For attachments, the same logic applies. If you're breaking hard rock daily, an Epiroc breaker with a reinforced housing and replaceable bushings will save you money in the long run. But if you're breaking soft limestone or doing light demolition once a month, you might not need that level of toughness. It's about matching the tool to the job, not the brand to the hype.
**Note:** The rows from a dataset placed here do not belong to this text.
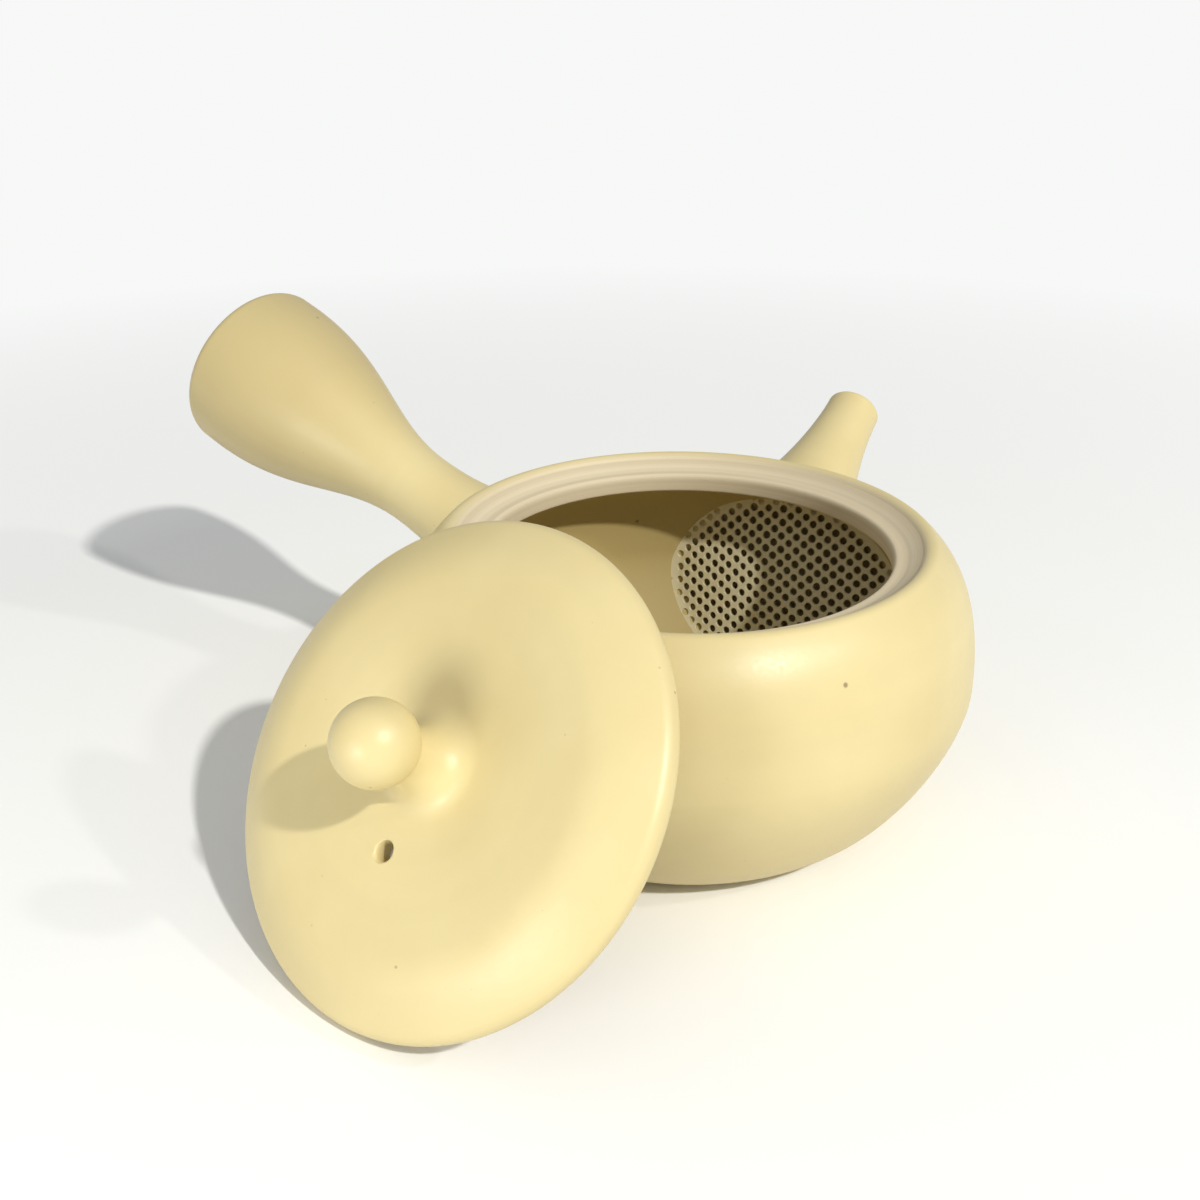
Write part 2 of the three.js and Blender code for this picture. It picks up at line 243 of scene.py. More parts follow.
# Outlines
def toward(point, angle, distance):
    return (
        point[0] + distance * math.cos(math.radians(angle)),
        point[1] + distance * math.sin(math.radians(angle)),
    )


def sweep(start, start_angle, start_pull, end, end_angle, end_pull, steps):
    """Points on a cubic curve. Each angle is the direction in which the curve leaves that end."""
    start_aim = toward(start, start_angle, start_pull)
    end_aim = toward(end, end_angle, end_pull)
    corners = np.array([start, start_aim, end_aim, end], float)
    t = np.linspace(0, 1, steps + 1)[:, None]
    weights = np.hstack([(1 - t) ** 3, 3 * (1 - t) ** 2 * t, 3 * (1 - t) * t**2, t**3])
    return [tuple(point) for point in weights @ corners]


def arc(centre, radius, start_angle, end_angle, steps):
    return [toward(centre, angle, radius) for angle in np.linspace(start_angle, end_angle, steps + 1)]


def line(start, end, steps):
    return [tuple(point) for point in np.linspace(start, end, steps + 1)]


def soften(before, corner, after, radius, steps=5):
    """A small round in place of a corner of an outline."""
    before, corner, after = (np.array(point, float) for point in (before, corner, after))
    start = corner + radius * (before - corner) / np.linalg.norm(before - corner)
    end = corner + radius * (after - corner) / np.linalg.norm(after - corner)
    t = np.linspace(0, 1, steps + 1)[:, None]
    return [tuple(point) for point in (1 - t) ** 2 * start + 2 * (1 - t) * t * corner + t**2 * end]


# Frames: matrices whose +Z is the axis of a turned part
def axis_frame(turn, rise, origin):
    about_z = Matrix.Rotation(math.radians(turn), 4, "Z")
    about_y = Matrix.Rotation(math.radians(90 - rise), 4, "Y")
    return Matrix.Translation(origin) @ (about_z @ about_y)


spout_frame = axis_frame(0, spout_rise, (0, 0, spout_axis_height))
handle_frame = axis_frame(handle_turn, handle_rise, (0, 0, handle_axis_height))
lid_frame = axis_frame(lid_facing, 90 - lid_lean, lid_centre)

# The strainer's frame has its +X through the sheet, away from the bowl's middle
strainer_frame = (
    Matrix.Rotation(math.radians(strainer_turn), 4, "Z")
    @ Matrix.Translation((strainer_reach, 0, strainer_height))
    @ Matrix.Rotation(math.radians(strainer_tilt), 4, "Y")
)


def into(matrix, points):
    """Points given in a frame, in the pot's frame."""
    m = np.array(matrix)
    return points @ m[:3, :3].T + m[:3, 3]


def out_of(matrix, points):
    return into(matrix.inverted(), points)


# Distances: less than nothing inside the clay
def outline_distance(outline, radius, height):
    """Signed distance from a closed outline, which may have corners that coincide."""
    points = np.column_stack([radius, height])
    starts = np.array(outline, float)
    nearest = np.full(len(points), np.inf)
    inside = np.zeros(len(points), bool)
    for start, end in zip(starts, np.roll(starts, -1, axis=0)):
        along = end - start
        length = along @ along
        if length == 0:
            continue
        offset = points - start
        share = np.clip(offset @ along / length, 0, 1)
        away = offset - share[:, None] * along
        nearest = np.minimum(nearest, (away**2).sum(axis=1))
        crosses = (start[1] > points[:, 1]) != (end[1] > points[:, 1])
        crossing = along[0] * offset[:, 1] / (along[1] if along[1] else 1) + start[0]
        inside ^= crosses & (points[:, 0] < crossing)
    return np.where(inside, -1, 1) * np.sqrt(nearest)


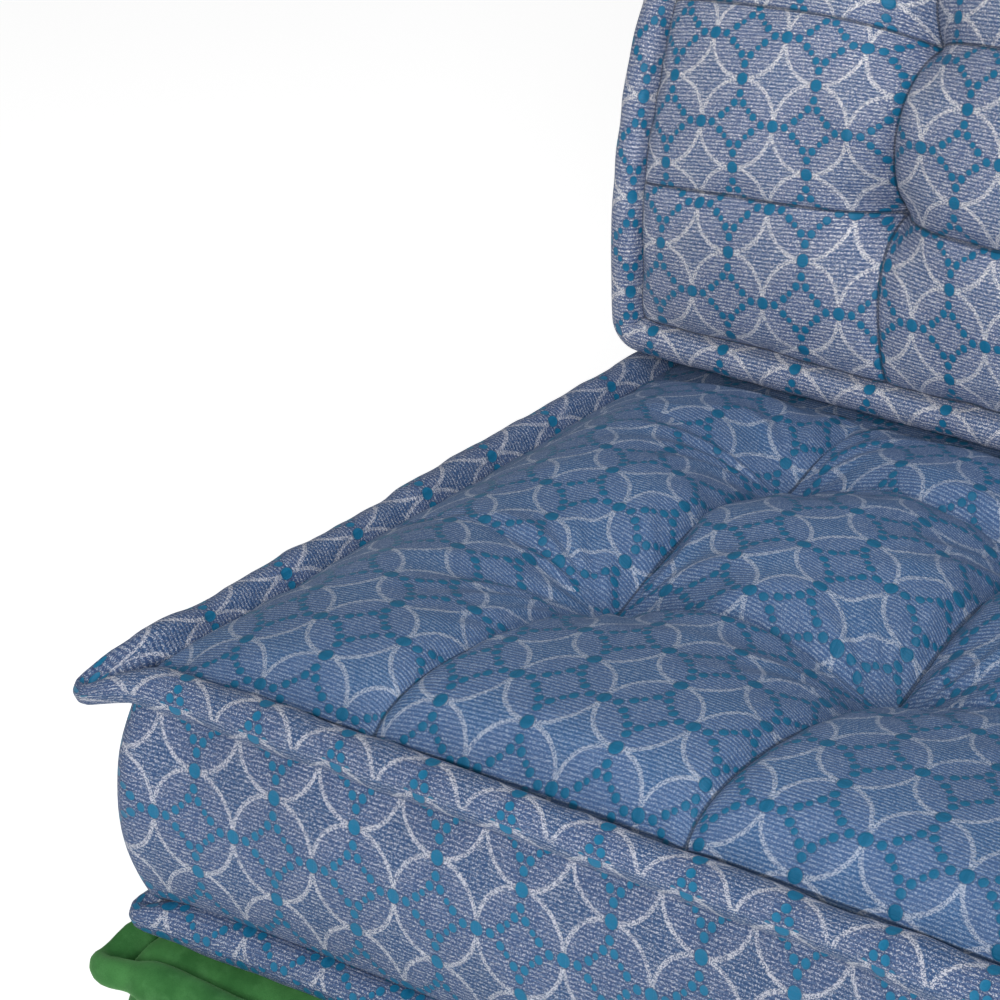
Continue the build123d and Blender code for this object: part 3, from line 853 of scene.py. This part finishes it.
def seat_top(look):
    """The tufted seat: cloth pinned at its tufts and creases, and pressed flat under the back cushion."""
    columns = [40, 38, 38, 38, 40]
    rows = [44, 38, 24, 16, 16, 16]
    x_stops = [-half_width + tucked_inset, *tuft_places, half_width - tucked_inset]
    y_stops = [-half_depth + tucked_inset, *tuft_places[:2], 0.0, *tuft_places[2:], half_depth - tucked_inset]
    s_all, t_all = stations(columns), stations(rows)
    x0, y0 = between(x_stops, s_all), between(y_stops, t_all)
    flat_x, flat_y = np.meshgrid(x0, y0)
    spots = crossings(tuft_places, tuft_places[:2])
    height = seat_rise(flat_x, flat_y, spots)
    pressed = nearest(flat_x, flat_y, crossings(tuft_places, tuft_places[2:]))
    height = height - 0.005 * np.clip(1 - pressed / 0.017, 0, 1)
    first = first_cell(t_all)[:, None]
    x, y = hollowed(flat_x, flat_y, first, end_cells(s_all)[None])
    x = x + seam_spread * np.interp(flat_x, x_stops, (0, -1, -0.33, 0.33, 1, 0)) * first ** 2
    points = stacked(x, y, seat_rolls[1] + height)
    free = (t_all < 3)[:, None] & np.ones(len(s_all), bool)[None]
    uneven = lumps(points, 11, (0.0016, 0.055), (0.0007, 0.022))
    ease = arch(s_all % 1, 1)[None] * arch(t_all % 1, 1)[:, None]
    gathered = pleats(flat_x, flat_y, spots, 13, 0.028, 0.0088, 13) * arch(s_all % 1, 0.3)[None]
    points[:, :, 2] += (uneven * ease + gathered) * free
    pinned = ~free
    pinned[0, :] = pinned[:, 0] = pinned[:, -1] = True
    pinned[:, np.isclose(s_all % 1, 0)] = True
    gap = nearest(flat_x, flat_y, spots)
    pinned |= gap < 0.004
    points = simulate(points, pinned, np.exp(-(gap / 0.055) ** 2), 0.035)
    u = cloth_run(x0, s_all, height, len(columns))
    v = cloth_run(y0, t_all, height.T, len(rows))
    inner = points.copy()
    inner[:, :, 2] = seat_foam_top
    # seam marks where the jacquard paints shade: along the tuft seams and the line under the rolled edges.
    seam = closeness(flat_x, tuft_places) * np.clip(2 * (3 - t_all), 0, 1)[:, None]
    for place, half in ((flat_x, half_width), (flat_y, half_depth)):
        seam = np.maximum(seam, rim_line(half - tucked_inset + 0.0015 - np.abs(place)))
    pattern = puff_patterns(columns, rows, seat_pattern, (0.0535, 0.0590), 15)
    cloth = stacked(*np.meshgrid(u, v))
    return subdivided(closed_sheet("seat_top_cover", points, cloth, inner, look, seam, pattern))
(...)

What Actually Works: A Practical Approach

Based on what I've seen, here's what makes a difference:

  1. Invest in preventive maintenance kits. Epiroc offers service kits for breakers and drill rigs that include all the seals, bushings, and filters. They cost around $250 for a medium-sized breaker. Compare that to the $10,000+ cost of a single failure. The numbers speak for themselves.
  2. Train operators on back pressure and tool selection. Most failures I've seen are from misuse, not manufacturing defects. A 30-minute training session can reduce breaker breakdowns by 60%—that's not an estimate; that's our internal number over the last two years.
  3. Keep a spare hydraulic hose and filter on site. This one's cheap. A hydraulic hose assembly costs $50–$120. A spare filter is $20. Having them on hand can turn a 24-hour downtime event into a 2-hour fix.
  4. When shopping for a breaker or drill rig, ask about part availability specifically in your region. I've made the mistake of assuming 'global brand' meant 'local parts.' It doesn't. Epiroc mining India limited has a decent parts network, but it's worth calling your local dealer before committing.

Summary: Honest Advice, Not Hype

Look, I'm not going to tell you that Epiroc breakers are 'the best' for everyone. That would be dishonest. What I can tell you is this: for heavy-duty, continuous breaking in hard materials—especially when backed by a solid maintenance plan—they work. For occasional light work, a cheaper alternative might do the job.

The real question isn't which brand to buy. It's whether you have the systems in place to keep it running. If you don't, even the best equipment will let you down.